Hello everybody out there in farm country. This is Rick Frank sitting in for John Block. This radio commentary is brought to you by the National Corn Growers Association, CropLife America, and Renewable Fuels Association. They are all friends, supporters, and allies of a healthy farm economy and prosperous rural America. Thank you.
And now for today’s commentary –
Drive a quarter of a mile in any direction while in San Diego and you will see a large billboard shouting, “Aches and Pains – Cannabis Delivered to your Door.” These pot billboards are visible for all to see. Medical and recreational cannabis have now been approved in a total of 34 sates. I support decriminalization of pot and, for the most part, legalization. But, I am concerned about stoned drivers on the road and the overly permissive message we are sending to our kids.

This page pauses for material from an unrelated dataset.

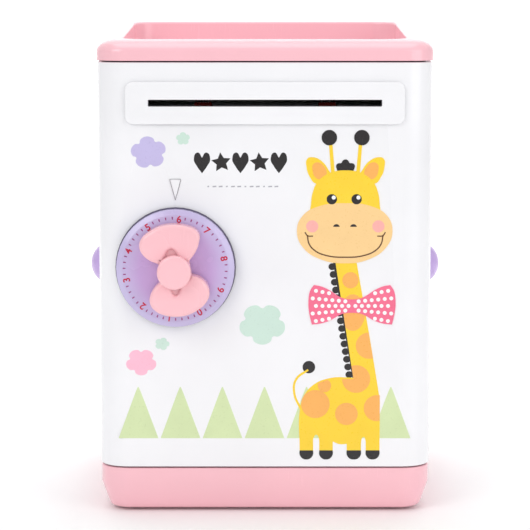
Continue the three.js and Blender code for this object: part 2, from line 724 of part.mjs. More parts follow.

The recent Farm Bill provision legalizing hemp and establishing programs for its growth and sale could make matters worse. Marijuana and hemp are from the same plant. Hemp may have a maximum of .3% THC, the substance that gets you high, to qualify under the Farm Bill. While the definition of hemp significantly limits the amount of cannabinoids and THC which are permitted, it will be very difficult to fully regulate this provision.
Questions remain as to the legality of cannabis as an ingredient in food or dietary supplements. The Food and Drug Administration has issued a statement reiterating that cannabis and cannabis-derived substances are not permitted ingredients in food or dietary supplements. The FDA is currently taking comments on this issue and will hold a public hearing at the end of the month. Cannabis has not been shown to be safe when eaten like regular foods and supplements. Cannabis-related products should not be permitted to make health or medical claims. Cannabis-infused foods or supplements are not drugs, have not been approved by the FDA as drugs, and should not be permitted on the marketplace with these types of medical claims. It would truly be a tragedy if parents or children substituted these improperly promoted foods and supplements for critically necessary drugs.
The cannabis industry, like the distilled spirits industry, should at a minimum voluntarily agree to no health or medical claims for these products and should consider limiting the advertising and promotional vehicles to those which reach an audience primarily over 21.
We need a common sense approach to the production, sale, and use of products containing cannabis. Federal, state, and local authorities should carefully monitor all labeling, advertising, and promotions to make sure there are no health or medical claims for these products.